# [Written task]
Take every line from the listing below that contains "with".

# [Information given]
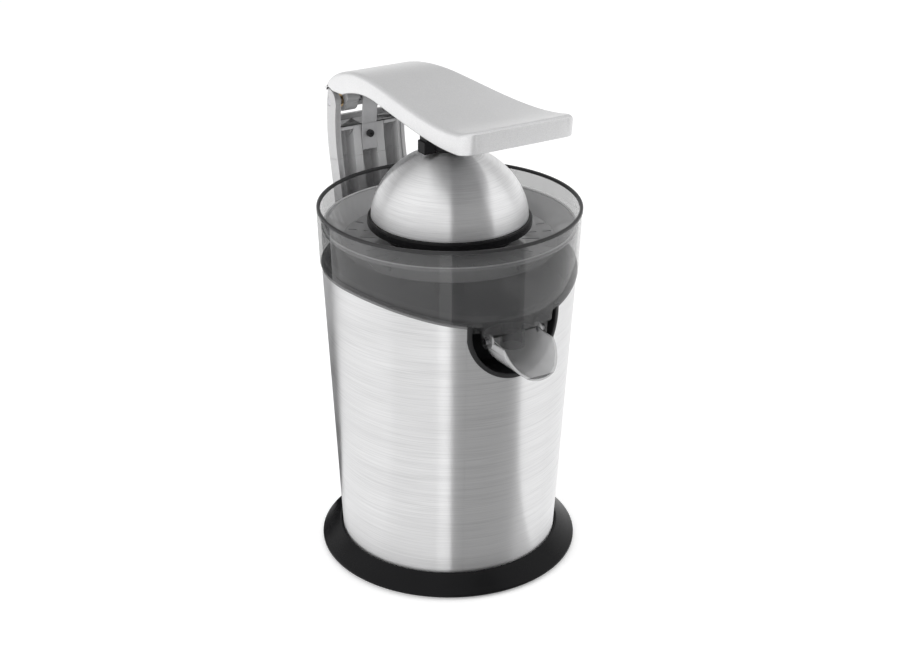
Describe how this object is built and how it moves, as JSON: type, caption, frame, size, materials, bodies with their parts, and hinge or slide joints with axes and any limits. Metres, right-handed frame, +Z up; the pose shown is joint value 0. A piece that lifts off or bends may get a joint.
...
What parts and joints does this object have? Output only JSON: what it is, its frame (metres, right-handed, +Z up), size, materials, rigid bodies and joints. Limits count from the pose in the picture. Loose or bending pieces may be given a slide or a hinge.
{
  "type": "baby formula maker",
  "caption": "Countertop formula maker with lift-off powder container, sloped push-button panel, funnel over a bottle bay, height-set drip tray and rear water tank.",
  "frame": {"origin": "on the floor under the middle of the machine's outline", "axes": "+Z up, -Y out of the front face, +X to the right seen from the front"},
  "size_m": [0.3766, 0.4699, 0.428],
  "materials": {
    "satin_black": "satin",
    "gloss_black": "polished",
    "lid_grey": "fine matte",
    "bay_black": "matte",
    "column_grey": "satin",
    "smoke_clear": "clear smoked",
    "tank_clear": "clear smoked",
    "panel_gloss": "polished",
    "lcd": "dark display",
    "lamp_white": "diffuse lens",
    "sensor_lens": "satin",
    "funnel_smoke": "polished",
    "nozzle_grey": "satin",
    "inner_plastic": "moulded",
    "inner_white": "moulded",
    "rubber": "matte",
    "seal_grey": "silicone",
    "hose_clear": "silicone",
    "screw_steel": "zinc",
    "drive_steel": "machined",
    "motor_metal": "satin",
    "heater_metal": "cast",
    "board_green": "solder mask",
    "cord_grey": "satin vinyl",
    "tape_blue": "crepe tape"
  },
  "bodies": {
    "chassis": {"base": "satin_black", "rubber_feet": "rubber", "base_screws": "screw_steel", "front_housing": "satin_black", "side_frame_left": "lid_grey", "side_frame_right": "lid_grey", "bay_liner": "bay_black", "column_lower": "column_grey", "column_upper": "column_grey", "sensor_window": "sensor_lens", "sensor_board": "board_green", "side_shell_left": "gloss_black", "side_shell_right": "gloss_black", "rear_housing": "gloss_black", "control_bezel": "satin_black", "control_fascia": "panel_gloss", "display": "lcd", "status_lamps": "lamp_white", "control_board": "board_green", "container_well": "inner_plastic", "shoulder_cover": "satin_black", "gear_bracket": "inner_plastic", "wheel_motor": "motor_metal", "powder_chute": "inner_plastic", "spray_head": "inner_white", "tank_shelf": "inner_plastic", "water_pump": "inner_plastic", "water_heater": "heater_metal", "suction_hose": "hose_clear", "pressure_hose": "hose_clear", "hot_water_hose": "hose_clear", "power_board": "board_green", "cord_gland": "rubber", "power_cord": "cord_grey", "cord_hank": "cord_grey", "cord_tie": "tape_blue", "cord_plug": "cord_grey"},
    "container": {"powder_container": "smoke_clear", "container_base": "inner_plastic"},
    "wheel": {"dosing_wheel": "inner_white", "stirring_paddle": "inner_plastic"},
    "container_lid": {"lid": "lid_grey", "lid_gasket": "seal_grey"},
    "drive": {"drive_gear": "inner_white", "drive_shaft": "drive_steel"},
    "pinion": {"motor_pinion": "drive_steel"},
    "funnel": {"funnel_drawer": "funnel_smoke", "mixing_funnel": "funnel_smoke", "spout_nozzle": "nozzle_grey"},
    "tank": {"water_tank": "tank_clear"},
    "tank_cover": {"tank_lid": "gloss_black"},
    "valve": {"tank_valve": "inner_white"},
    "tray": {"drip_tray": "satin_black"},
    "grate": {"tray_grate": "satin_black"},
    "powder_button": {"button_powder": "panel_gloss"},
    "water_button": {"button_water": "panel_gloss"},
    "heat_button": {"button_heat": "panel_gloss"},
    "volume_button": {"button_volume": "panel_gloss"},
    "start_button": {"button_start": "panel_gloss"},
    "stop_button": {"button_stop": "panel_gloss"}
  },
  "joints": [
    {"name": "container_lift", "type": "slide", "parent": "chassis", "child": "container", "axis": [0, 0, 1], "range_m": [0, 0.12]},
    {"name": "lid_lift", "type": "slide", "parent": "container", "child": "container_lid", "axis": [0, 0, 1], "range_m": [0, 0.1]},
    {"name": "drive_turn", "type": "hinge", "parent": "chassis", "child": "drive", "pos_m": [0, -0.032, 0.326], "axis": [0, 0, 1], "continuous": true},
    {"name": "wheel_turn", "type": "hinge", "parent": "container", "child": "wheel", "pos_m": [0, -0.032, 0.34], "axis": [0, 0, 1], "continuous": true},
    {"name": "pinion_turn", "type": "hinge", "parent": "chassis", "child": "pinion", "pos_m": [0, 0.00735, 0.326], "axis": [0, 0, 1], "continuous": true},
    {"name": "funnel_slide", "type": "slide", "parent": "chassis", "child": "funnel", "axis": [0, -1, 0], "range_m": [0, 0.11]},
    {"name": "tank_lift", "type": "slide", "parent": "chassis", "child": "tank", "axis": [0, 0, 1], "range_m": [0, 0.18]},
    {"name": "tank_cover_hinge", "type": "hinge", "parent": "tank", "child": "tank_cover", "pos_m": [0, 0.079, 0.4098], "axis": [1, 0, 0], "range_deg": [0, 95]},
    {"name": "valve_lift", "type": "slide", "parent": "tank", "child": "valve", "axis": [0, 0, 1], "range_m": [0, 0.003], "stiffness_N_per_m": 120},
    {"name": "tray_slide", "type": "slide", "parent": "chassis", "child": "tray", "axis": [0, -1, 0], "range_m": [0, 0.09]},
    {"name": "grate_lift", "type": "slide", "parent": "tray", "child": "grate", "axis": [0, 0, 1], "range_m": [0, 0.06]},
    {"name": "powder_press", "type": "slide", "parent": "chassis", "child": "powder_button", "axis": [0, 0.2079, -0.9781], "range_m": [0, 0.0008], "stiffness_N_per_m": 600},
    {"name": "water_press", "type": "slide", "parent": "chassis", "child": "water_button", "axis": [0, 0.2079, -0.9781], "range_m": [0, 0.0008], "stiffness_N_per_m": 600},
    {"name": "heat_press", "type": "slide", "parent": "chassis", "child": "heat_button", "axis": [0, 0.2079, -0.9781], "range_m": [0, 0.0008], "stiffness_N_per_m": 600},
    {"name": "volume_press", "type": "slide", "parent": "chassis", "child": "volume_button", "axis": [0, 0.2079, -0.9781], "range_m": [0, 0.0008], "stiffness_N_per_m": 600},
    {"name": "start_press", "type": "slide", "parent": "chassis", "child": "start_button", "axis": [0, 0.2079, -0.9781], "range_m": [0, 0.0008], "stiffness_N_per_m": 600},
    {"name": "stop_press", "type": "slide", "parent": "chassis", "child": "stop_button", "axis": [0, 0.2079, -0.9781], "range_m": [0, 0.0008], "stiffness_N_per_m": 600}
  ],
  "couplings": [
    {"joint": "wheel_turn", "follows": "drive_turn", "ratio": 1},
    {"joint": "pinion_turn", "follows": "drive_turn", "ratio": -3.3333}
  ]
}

# [Solved problem]
Describe how this object is built and how it moves, as JSON: type, caption, frame, size, materials, bodies with their parts, and hinge or slide joints with axes and any limits. Metres, right-handed frame, +Z up; the pose shown is joint value 0. A piece that lifts off or bends may get a joint.
  "caption": "Countertop formula maker with lift-off powder container, sloped push-button panel, funnel over a bottle bay, height-set drip tray and rear water tank.",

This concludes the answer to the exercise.